Thursday, 4 August 2011

Methodist Minister in Charge of a Church of England / Methodist LEP

17th-century pulpit in Church of St Lawrence, ...Image via Wikipedia
This post is a question and its answer.  The question was asked by an ecumenical officer and the answer comes from the Church of England.  Note this applies where the LEP is the only Church in the Parish.  Where there is another church, the incumbent there can carry out those duties the Church of England is legally obliged to provide.  I thought there was a lot of useful information in this exchange.  I have made sure it is anonymous and tidied up some of the grammar.


Is there standard guidance about what a Methodist minister cannot do in terms of Canon law and how those functions are then provided, where a Methodist Minister has sole pastoral charge of a Church of England / Methodist Local Ecumenical Partnership? It would be helpful to know if there are some questions it's best not to ask.  Issues that came to mind when we met were around sacramental matters such as Anglican parishioners not members of the LEP wanting an Anglican wedding, who leads worship if the church wants an occasional Anglican rite such as Book of Common Prayer Communion etc.


A Methodist Minister can be authorised by the bishop under Canon B 44 (4) as follows:

4.  (1) A bishop who has given his agreement to participation in a local ecu­menical project under the foregoing provisions of this Canon may by an instrument in writing made after consultation with the parochial church council of each parish or part of a parish in the area of the project,

(a)  make special provision as to the ministry in that area of clerks in Holy Orders, deaconesses, lay workers and readers beneficed in or licensed to any parish wholly or partly in that area;
(b) exercise in relation to that area his powers under Canon B 14A, Canon B 40 and Canon B 43;
(This means among other things authorise ministers of Churches other than the Church of England to preach, lead worship etc)
(c)  authorise ministers of any other participating Church with the good­will of the persons concerned to baptise in a place of worship of the Church of England in that area in accordance with a rite authorised by any participating Church;
(d) authorise a priest of the Church of England to preside in that area at a service of Holy Communion in accordance with a rite authorised by any other participating Church;
(e)  make provision for the holding in that area of joint services with any other participating  Church, including services of baptism and confir­mation;
(f)   authorise the holding, in a place of worship of the Church of England in that area, of services of Holy Communion presided over by a minis­ter of any other participating Church.

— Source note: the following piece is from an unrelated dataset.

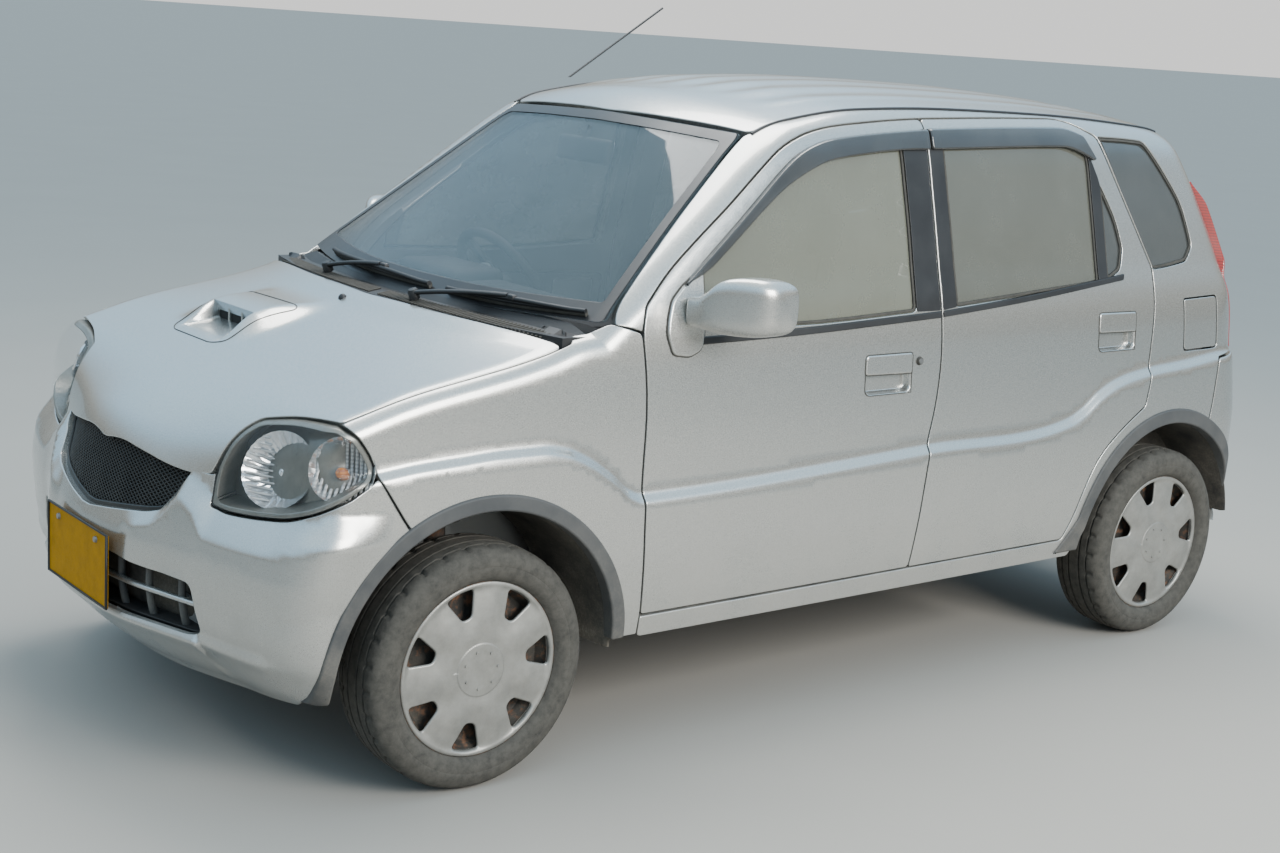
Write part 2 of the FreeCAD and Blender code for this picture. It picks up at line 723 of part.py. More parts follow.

Therefore, a Methodist Minister can preside at the Eucharist, baptise, preach and generally lead worship, and so can exercise a pastoral, teaching and sacramental ministry in the area of the LEP. However, the authorisation does not extend to conducting weddings according to the rites of the Church of England (this is due to legal considerations in the Marriage Act).

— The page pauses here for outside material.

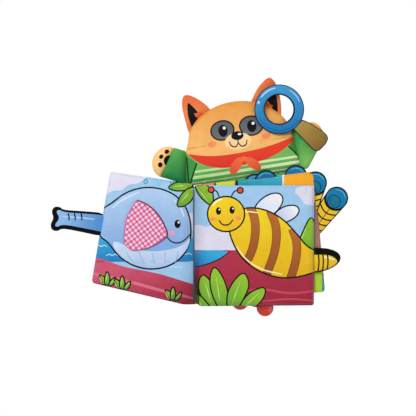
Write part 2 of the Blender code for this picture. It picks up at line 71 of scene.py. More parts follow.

The Methodist Minister will be the principal minister of the LEP - and the sole stipendiary minister. However, the rules of the Church of England are such that a Church of England Priest will also need to be licensed to the CofE parish which participates in the LEP. This can be done in a number of ways: a neighbouring incumbent, for example, the Area Dean, or a self supporting minister may be licensed to the parish as the incumbent. The role of such a person would be to offer Church of England Ministry (eg Weddings) to those who request it, and to perform such other functions required by the Canons and Regulations of the Church of England in the parish.

The leaflet, Authorisation, sets out the various arrangements possible for the provision of ministry in an LEP, from the CofE's point of view, and the leaflet, Things you wish they'd told you, gives information for a minister who is appointed to be sole minister in an LEP.  These two papers are a bit out of date but it seems they are being revised and new versions should be available soon.  If you're going to use them, I suggest you contact the Council for Christian Unity and ask for up to date copies.